Jakarta, MK Online - Undang-Undang Nomor 8 Tahun 1981 tentang Kitab Undang-Undang Hukum Acara Pidana (KUHAP) diuji di Mahkamah Konstitusi, Selasa (18/05). Sidang Panel yang diselenggarakan di ruang sidang Pleno Gedung MKRI tersebut mengagendakan Pemeriksaan Pendahuluan. Panel Hakim diketuai oleh Hakim Konstitusi Maria Farida Indrati, beserta Ahmad Fadlil Sumadi dan Hamdan Zoelva masing-masing sebagai Hakim Anggota. Permohonan ini diregistrasi dengan nomor perkara 28/PUU-VIII/2010.
Para pemohon berjumlah 18 (delapan belas) orang, yang kesemuanya berprofesi sebagai advokat. Namun dalam persidangan kali ini, hanya dihadiri oleh beberapa Pemohon saja, diantaranya adalah Petrus Bala Pattyona, Th. Ratna Dewi K, Dea Tunggaesti, Adinda Utami Anindita, Vincencius Tobing serta Muhammad Heru Mahyudin.
Norma yang mereka ujikan adalah Pasal 65 KUHAP beserta penjelasnnya. Bunyi dari pasal tersebut, “Tersangka atau terdakwa berhak untuk mengusahakan dan mengajukan saksi dan atau seorang yang memiliki keahlian khusus guna memberikan keterangan yang menguntungkan bagi dirinya.” Serta dalam penjelasan Pasal tersebut menyatakan “Cukup jelas.”
Pemohon mendalilkan bahwa UU Nomor 8 Tahun 1981 tersebut sudah tidak dapat diaktualisasikan lagi. “KUHAP tidak mampu lagi menampung aspirasi masyarakat yang semakin kritis dan sadar akan hak-haknya,” ungkap para Pemohon dalam permohonannya.
Selain itu, Pemohon mengungkapkan dengan adanya pasal tersebut telah atau setidaknya berpotensi merugikan hak-hak konstitusional mereka. Bunyi pasal tersebut menurut mereka telah membuka peluang bagi lembaga-lembaga penegak hukum untuk melakukan penafsiran sesat dan tidak berdasar, khususnya oleh Komisi Pemberantasan Korupsi (KPK). Di mana hal itu telah atau setidak-tidaknya akan merugikan klien mereka dikemudian hari. “Praktek ini terjadi dalam perkara atas nama Syaukani Hassan Rais, Naerthias dan Aulia Pohan,” ujarnya.

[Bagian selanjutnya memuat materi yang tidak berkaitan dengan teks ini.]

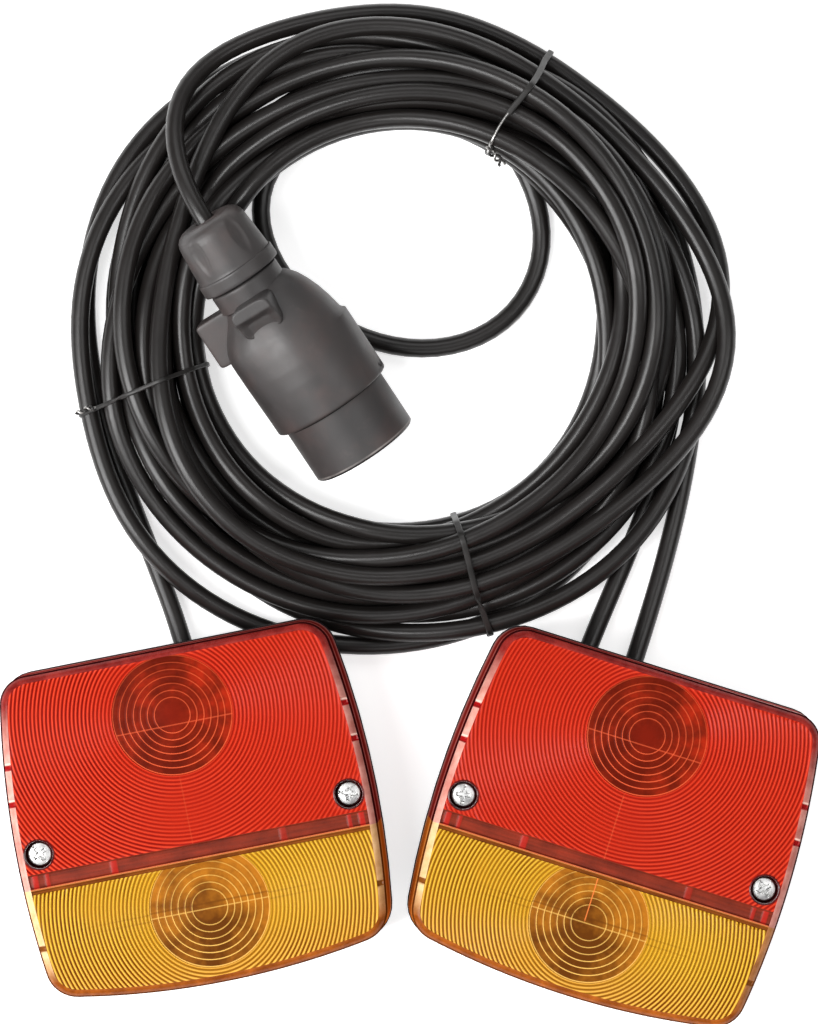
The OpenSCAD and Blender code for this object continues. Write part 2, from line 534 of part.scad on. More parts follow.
plug_pin_screws();
plug_body_screw();
plug_gland_nut();
plug_gland_bush();
plug_core_wires();
cable_coil();
cable(plug_route);  // plug_lead
cable(inner_route);  // inner_loop
cable(left_route);  // left_lamp_lead
cable(in_route);  // right_lamp_lead_in
cable(out_route);  // right_lamp_lead_out
tie(61.5);  // upper_tie
tie(193.5);  // left_tie
tie(287.5);  // lower_tie
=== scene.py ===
import bpy, bmesh, json, math
import numpy as np
from mathutils import Vector, Matrix

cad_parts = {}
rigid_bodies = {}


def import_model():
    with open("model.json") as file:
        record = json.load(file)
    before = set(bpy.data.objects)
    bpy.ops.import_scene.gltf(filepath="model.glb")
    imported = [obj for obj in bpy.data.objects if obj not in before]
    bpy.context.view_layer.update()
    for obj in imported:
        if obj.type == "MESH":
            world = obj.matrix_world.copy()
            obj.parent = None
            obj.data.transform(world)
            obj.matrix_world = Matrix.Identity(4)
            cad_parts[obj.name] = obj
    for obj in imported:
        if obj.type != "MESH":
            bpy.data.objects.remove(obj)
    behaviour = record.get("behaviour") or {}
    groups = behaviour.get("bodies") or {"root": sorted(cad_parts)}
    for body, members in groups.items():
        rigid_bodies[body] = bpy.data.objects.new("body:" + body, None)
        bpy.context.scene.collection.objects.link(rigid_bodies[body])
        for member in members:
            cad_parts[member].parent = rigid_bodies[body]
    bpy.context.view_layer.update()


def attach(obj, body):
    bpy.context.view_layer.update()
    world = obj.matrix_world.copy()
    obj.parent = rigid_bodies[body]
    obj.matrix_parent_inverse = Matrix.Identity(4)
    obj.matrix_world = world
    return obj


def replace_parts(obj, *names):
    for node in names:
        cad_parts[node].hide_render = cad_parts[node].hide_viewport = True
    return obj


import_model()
MM = 0.001
SCENE = bpy.context.scene

# ---------------------------------------------------------------- camera
cam_data = bpy.data.cameras.new("camera")
cam = bpy.data.objects.new("camera", cam_data)
SCENE.collection.objects.link(cam)
cam_data.sensor_width = 36.0
cam_data.lens = 189.6
cam_data.clip_start, cam_data.clip_end = 0.1, 20.0
cam.location = (0.0, 0.102, 1.8)
cam.rotation_euler = (0.0, 0.0, 0.0)
SCENE.camera = cam

# ---------------------------------------------------------------- helpers
def link(o, body="root"):
    SCENE.collection.objects.link(o)
    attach(o, body)
    return o

def mesh_object(name, verts, faces, mats=(), smooth=True, indices=None):
    """verts in mm"""
    me = bpy.data.meshes.new(name)
    me.from_pydata([tuple(float(c) * MM for c in v) for v in verts], [], [tuple(int(i) for i in f) for f in faces])
    me.validate()
    for m in mats:
        me.materials.append(m)
    if indices is not None and len(indices) == len(me.polygons):
        me.polygons.foreach_set("material_index", [int(i) for i in indices])
    if smooth:
        me.polygons.foreach_set("use_smooth", [True] * len(me.polygons))
    me.update()
    o = bpy.data.objects.new(name, me)
    return link(o)

def sharpen(o, angle):
    """smooth shading, with an edge where faces meet at more than the angle in degrees"""
    bm = bmesh.new(); bm.from_mesh(o.data)
    lim = math.radians(angle)
    for e in bm.edges:
        if len(e.link_faces) == 2:
            e.smooth = e.calc_face_angle(0.0) < lim
    for f in bm.faces:
        f.smooth = True
    bm.to_mesh(o.data); bm.free()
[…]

Semestinya menurut mereka hal itu tidak boleh dilakukan. “Penafsiran hanya boleh dilakukan dalam hal terdapat kekosongan hukum. Namun, KPK telah melakukan penafsiran yang tidak berdasarkan realitas hukum yang berlaku di Indonesia, ius constitutum. Sementara Pasal 65 KUHAP masih berlaku sehingga seharusnya berlakulah asas cessat in claris (kata-kata dalam UU tidak dapat diinterpretasikan apabila teksnya sudah jelas), dimana penyidik KPK seharusnya tidak dapat atau tidak perlu menginterpretasikan bunyi suatu UU apabila teks UU tersebut sudah jelas dan terang,” lanjutnya.
Oleh karena itu, mereka menyatakan bahwa Pasal 65 KUHAP telah merugikan hak-hak konstitusional mereka yang telah dirumuskan pada Pasal 28D ayat (1) UUD 1945.
Setelah pemaparan para Permohon tersebut, Majelis menyarankan beberapa perbaikan. Menurut Majelis, Pemohon masih belum tepat dalam mengargumentasikan permohonannya. “Kerugiannya harus jelas. Uraian dalam permohonan sebagian besar masih merupakan fakta dari implementasi pasal tersebut. Itu adalah aplication of law bukan constitutional case,” tutur Fadlil.
Selain itu, menanggapi permohonan Pemohon yang dalam pokok permohonannya menginginkan Majelis mengubah norma pada Pasal 65 KUHAP dengan rumusan baru, Majelis mengatakan bahwa MK adalah negatif legislator, jadi tidak bisa melakukan hal tersebut. “MK itu pasif, tidak membentuk norma baru,” ungkap Maria mengingatkan.
Setelah memberikan beberapa saran dan nasihat, Panel Hakim pun ditutup oleh Maria Farida. “Permohonan mesti diperbaiki. Kami beri waktu 14 hari. Jika (perbaikan) tidak kami terima, maka (permohonan) ini yang dianggap hasil perbaikan,” ucapnya. (Dodi H.)